At first, I was questioning the location swap of the rebound and lockout force knobs in the right leg. The FIT system swaps those knobs from their locations on 2009 models. With the rebound adjustment at the bottom of the lower-right leg, it became more of a “set and forget” adjustment–mainly because it was out of sight and out of mind. Had it been placed at the top of the leg, I think I would have tweaked it slightly on downhills, but I forgot about it. I realize that Fox engineers have done a fabulous job with the new system, but I really do still wish the rebound setting was on the top.
Are you concerned with having this much travel on long climbs? No worry, dropping the fork down to 130 or 110 mm travel is easy. The TALAS knob is easy to adjust on-the-fly and I found myself switching between 150 and 130 quite often… I only used 110 on a couple of road climbs. The combination of TALAS with infinitely-adjustable lockout threshold yields a super-efficient climber should you elect to utilize all the gizmos available at your disposal. Honestly, under most up-and-down trails, I just left it at 150 or 130 mm and didn’t mess with the lockout settings–only on long, sustained climbs did I feel it necessary.
Another note about the TALAS system. While in lower travel settings, the fork still behaves in a similar fashion as it does at full travel. Compression and overall travel quality is maintained–all in a lower-travel setting with a steeper head angle for faster handling. On cross-country terrain, the 130 setting was ideal and if things got sketchy, I wasn’t worried at all since the ride quality was maintained.
The combination of the 15QR and beefy stanchions, crown, arch and lower legs provides for solid tracking and confidence-inspiring stiffness. Not once did I feel the front end wander or get squirrely.
While the 15QR is an awesome axle system, I sometimes wonder why not go with the full 20mm utilizing the same design. The Rockshox Maxle Lite system competes with the 15QR axle on weight and performance, but it is a more standard diameter. Oh well… I guess since most hub manufacturers offer adapters for 9, 15 or 20 mm axles, it’s not a huge deal. The only rub comes with roof racks, but I haven’t used a fork-mount bike rack in years. However, many consumers still use and like fork-mount racks, so it continues to be a concern worth mentioning.
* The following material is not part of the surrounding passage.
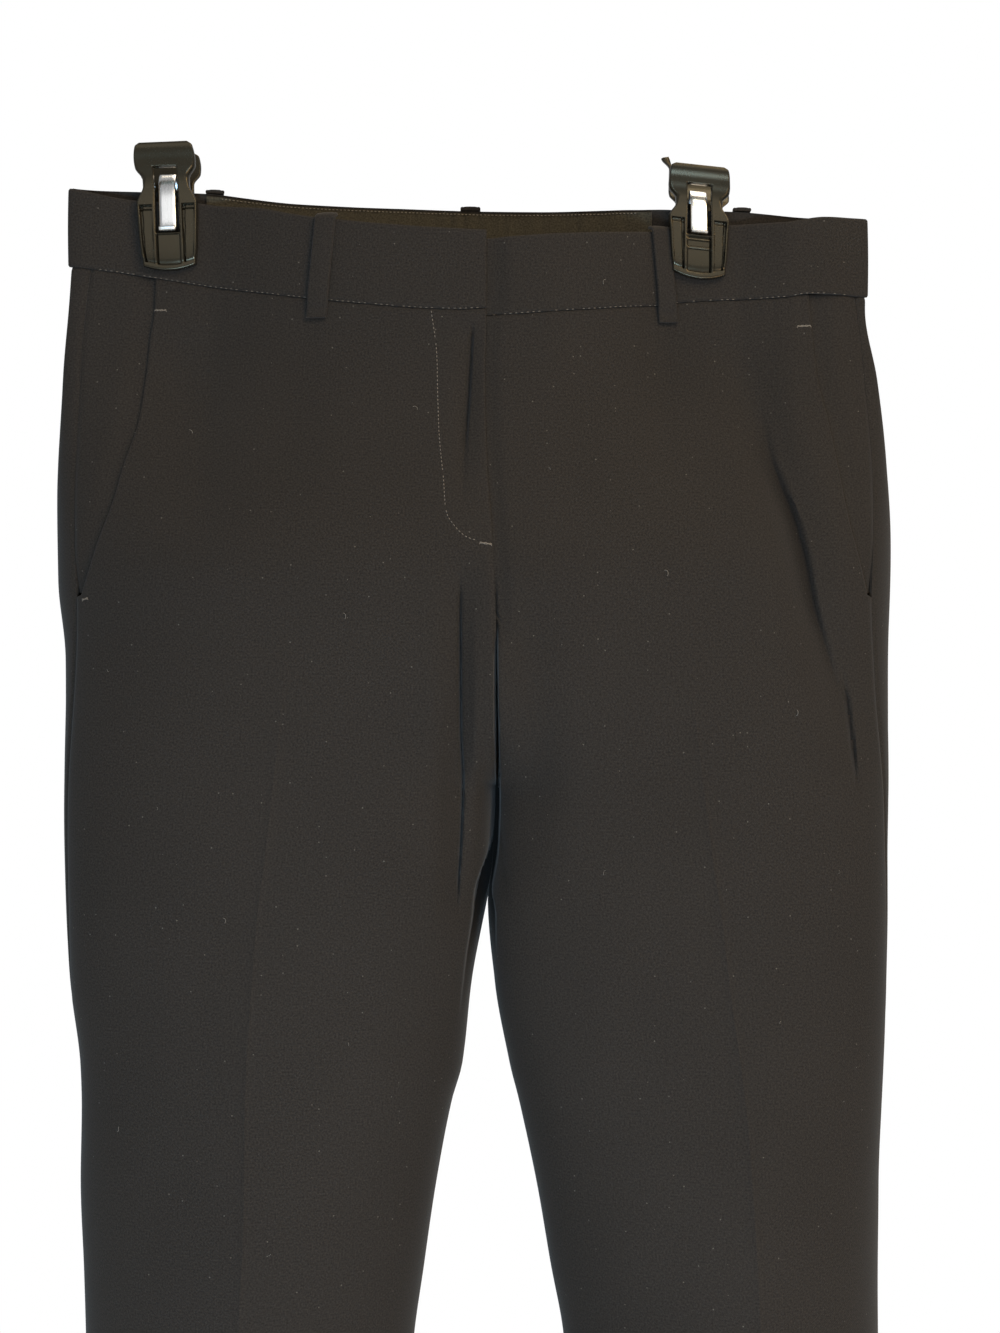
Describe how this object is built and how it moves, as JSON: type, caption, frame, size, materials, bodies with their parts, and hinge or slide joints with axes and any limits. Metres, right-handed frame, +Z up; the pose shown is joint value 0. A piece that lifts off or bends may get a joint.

The new-for-2010 FIT Damping system appears to perform well. I compared the ride of this fork to my 2009 Fox 32 Float and I did notice a slightly smoother ride overall, but since I didn’t do a head-to-head on the same bike, it’s hard to say so definitively. I will say this… the new 2010 fork provides amazing performance in a lightweight and capable package that’s hard to beat–it is the perfect match to my Ibis Mojo.
Good 32 TALAS 150
- Adjustments galore can fine-tune the performance of this baby
- Air spring offers infinite compression adjutments
- Very stiff and stable… tracks well in the hard stuff
- Buttery-smooth performance on burly, technical terrain
- Ability to lock things out on long climbs
- 15QR design is easy to use
- Sub-4 lbs… yup, this thing is light for the travel you’re getting
- TALAS system is money… dropping from 150 to 130 is stupid simple
Bad 32 TALAS 150
- Though I love the 15QR, people will continue to scoff until it becomes even more accepted
- Dropping pressure to use the full travel results in an inefficient climber, hence the need for the lockout
- I’d still prefer the rebound setting on top of the crown instead at the bottom of the fork leg
The Bottom Line: 2010 Fox 32 TALAS 150 RLC Fork
Hit the trails and hang on tight because the new Fox 32 TALAS fork is solid and smooth. For 150mm travel, this fork is light and tracks as straight as forks with much more beef. The myriad of adjustments should put this fork at the front of the pack when shopping for a new suspension fork or completing that custom build you’ve been drooling over.